Public preservation of historical and cultural landmarks in Japan is a topic I’ve been thinking about more and more as I visit various castles, temples, and shrines throughout the Kansai region. My day trip to Uji this past Friday evoked an internal debate about how preservation should be accomplished, and how Japan views its public history vis-à-vis Western countries.
In Kyoto, due to the 17 UNESCO World Heritage sites (some of which are in Uji) and countless other temples, shrines, and relics that have been named “national treasures” by the Japanese government, the city has some responsibility to maintain what is believed to be the original appearance of each site. Even though Kyoto was largely spared the destruction of World War II, when you’re dealing with buildings that could be over a millennium old, it shouldn’t be surprising to the average tourist that those quaint looking torii gates (an entrance to a shrine or temple that is supposed to keep out demons and serve purifying purposes) are actually made of some concrete compound and not wood. And yet it still is surprising, and there’s something disheartening about reading a descriptive plaque at the entrance to these places that says what you’re basically seeing is a mere shadow, an impressionist painting, of what it once was. One can’t help but wonder if allowing for some natural decay might be a better preservation of the magic of some of these ancient places.

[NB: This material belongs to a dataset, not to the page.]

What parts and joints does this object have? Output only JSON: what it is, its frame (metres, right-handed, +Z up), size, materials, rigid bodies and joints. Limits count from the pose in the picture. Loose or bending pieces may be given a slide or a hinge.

In the pictures above, for example, all of these popular places in Kyoto appear in present form as the result of some preservation. But the difference between them is that the first one is the result of a concerted effort to freeze time by making the shrine grounds look new, while the last two represents an approach that freezes time by preserving the landscape so as to make things look old. The structures along the Kamogawa look as if they could be Edo period, though the cynical part of me suspects that none of them are made of wood any more and are just cleverly lacquered.
Uji is a small city that is about an hour’s drive from Kyoto, and during the Heian period, which comprises most of the images people have of classical Japan, it was where many of the aristocracy went to retreat from their bureaucratic duties in the capital. What I enjoyed about Uji was the more natural and transparent efforts towards historical preservation there. For instance, two of the UNESCO World Heritage sites I visited, the Byodo-in (平等院) and Ujigami Shrine (宇治上神社) made no efforts to hide their extensive renovation projects (see below). This is in spite of the fact that the Byodo-in is so iconic that it appears on the back of the Japanese 10 yen coin. Maybe it is just that Uji never became as urbanized as Kyoto, but nature itself has more of a pulse here, and it mixes perfectly in a city where convenience stores don’t ubiquitously line the streets and tea-houses still operate in 17th century buildings with creaky floorboards. Somehow Uji has managed to preserve classical Japan as it appears in the The Tale of Genji more than its cultural mecca neighbor Kyoto.